What to know before building a digital twin

Businesses are keen on digital twins. To build one, they need a high level of data maturity.

In the news

A funny thing happened while everybody was poking fun at Mark Zuckerberg: The metaverse became a useful business tool, thanks to digital twins.

Specifically, as this piece from the World Economic Forum points out, digital twins have been embraced by the industrial sector, including auto, shipping and mining businesses, among others.

A digital twin is a dynamic virtual representation of a physical asset, process, system or environment that looks and behaves identically to its real-world counterpart. By ingesting data and replicating processes, a digital twin can predict performance outcomes and issues that the real-world environment might encounter.

Using powerful digital twin simulations, for example, aerospace companies could understand exactly how a new plane will fly long before tooling begins. As the WEF article notes, “many new factories exist just as much in the digital world as they do in the physical.”

The competitive advantage of using digital twins may include speed to market, improved product and service quality, and more accurate predictions about customer behavior.

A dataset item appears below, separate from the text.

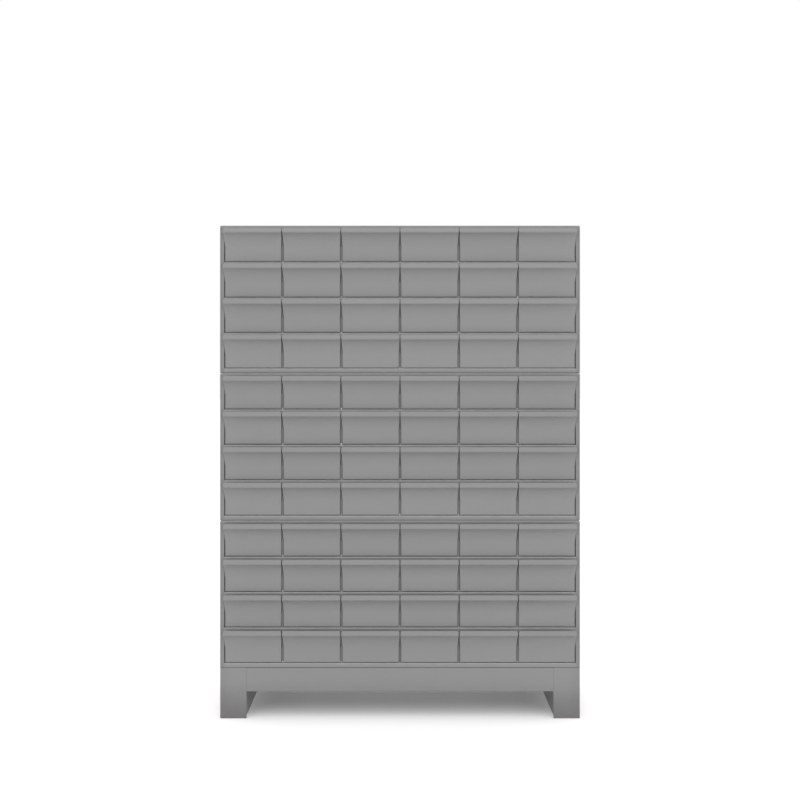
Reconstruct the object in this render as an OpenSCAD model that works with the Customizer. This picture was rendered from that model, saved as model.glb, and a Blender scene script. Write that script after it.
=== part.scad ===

It’s important to note what a digital twin is not. It’s not merely a CAD drawing or a 3D model, a simulation model, a common data environment or telemetry/visualization. Rather, it encompasses multiple sources of data and models, and processes this data in real-time.

A true digital twin also functions throughout the entire development lifecycle, from design to service. That’s why creating a digital twin requires an integrated approach across the entire value chain.

The Cognizant take

Digital maturity is key to succeeding with a digital twin implementation, according to Aakash Shirodkar, a Senior Director in Cognizant’s AI & Analytics Practice. “You need a supporting data infrastructure,” he notes, “and access to high-quality data from both testing and the real data environment.”

A suitable use case is also a must-have. “Generally, complex or dynamic environments that benefit from real-time optimizations are good candidates for digital twins,” Aakash says.

In complex situations, businesses will need advanced simulation and analytics skills to speed computing power. “If you were trying to create a twin of a manufacturing facility,” Aakash notes, “it would require significantly more computing power than twinning a single asset within the facility.”

A major obstacle to realizing the full value of digital twins is the significant upfront investment required, as well as limited access to high-quality data. Additionally, “Many organizations struggle to decide where to start or identify the most relevant use case to begin with,” Aakash says. Organizations should choose a use case that’s not overly complex, and create a minimum viable product that can be expanded gradually.

“It’s important to understand your starting position,” Aakash says. Using a digital maturity assessment, businesses can evaluate their strengths and weaknesses to determine where they need to build out infrastructure and skillsets.